Member of the Provincial Assembly of the Punjab
- In office 2008 – 31 May 2018

Personal details
- Born: 25 December 1964 Lahore, West Pakistan, Pakistan
- Died: 13 February 2026 (aged 61) Lahore, Punjab, Pakistan
- Party: AP (2024–2026)
- Other political affiliations: PMLN (2008–2018)
- Spouse: Uzma Qadri

= Zaeem Qadri =

Pakistani politician (1964–2026)

Punjab Assembly Lahore

Syed Zaeem Hussain Qadri (25 December 1964 – 13 February 2026) was a Pakistani lawyer and politician who was a member of the Provincial Assembly of the Punjab from 2008 to May 2018 and Executive Member of Lahore Gymkhana Club.

Before quitting it in 2018, he was an important member of the Pakistan Muslim League (N) party, being a provincial minister, an adviser to the chief minister Shehbaz Sharif, as well as Punjab government's spokesman.

==Early life and education==
Qadri was born in Lahore, West Pakistan, Pakistan on 25 December 1964. His uncle Syed Shamim Hussain Qadri has served as the Chief Justice Lahore High Court and has also been a politician.

He had the degree of LL. B. the Bachelor of Laws which he obtained in 1988 from Quaid-e-Azam Law College and a degree of the Master of Business Administration which he received in 1991 from the Canadian School of Management Sciences.

Qadri married fellow politician Uzma Qadri.

==Political career==

=== Pakistan Muslim League (N) ===
Qadri was jailed in 2006 for a brief period of time due to his protest on Jyllands-Posten Muhammad cartoons controversy.

He was elected to the Provincial Assembly of the Punjab as a candidate of Pakistan Muslim League (N) (PML-N) from Constituency PP-154 (Lahore-XIII) in by-polls held in June 2008. He received 8,211 votes.

Qadri was re-elected to the Provincial Assembly of the Punjab as a candidate of PML-N from Constituency PP-154 (Lahore-XIII) in the 2013 Pakistani general election. In November 2016, he was inducted into the provincial Punjab cabinet of Chief Minister Shehbaz Sharif and was made Provincial Minister of Punjab for Auqaf and Religious Affairs.

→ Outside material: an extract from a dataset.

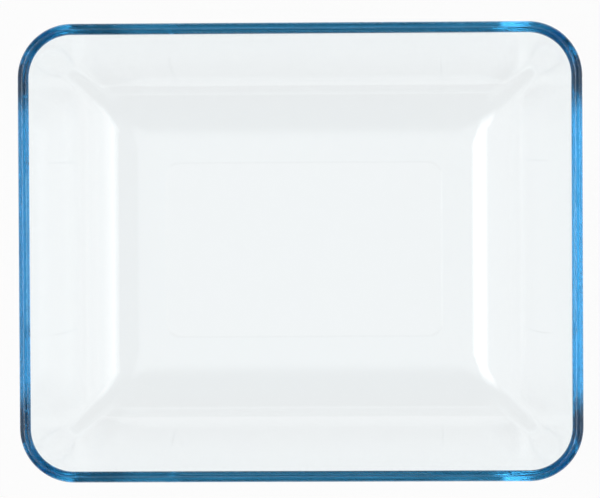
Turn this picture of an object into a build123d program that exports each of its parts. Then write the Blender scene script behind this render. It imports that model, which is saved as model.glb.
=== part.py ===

=== Quitting the Pakistan Muslim League (N) ===
In June 2018, he quit PML-N and announced to contest the 2018 general election as an independent candidate. His rivalry with Hamza Shahbaz was the reason behind the decision.

== Death ==
Qadri died from a heart attack in Lahore, on 13 February 2026, at the age of 61.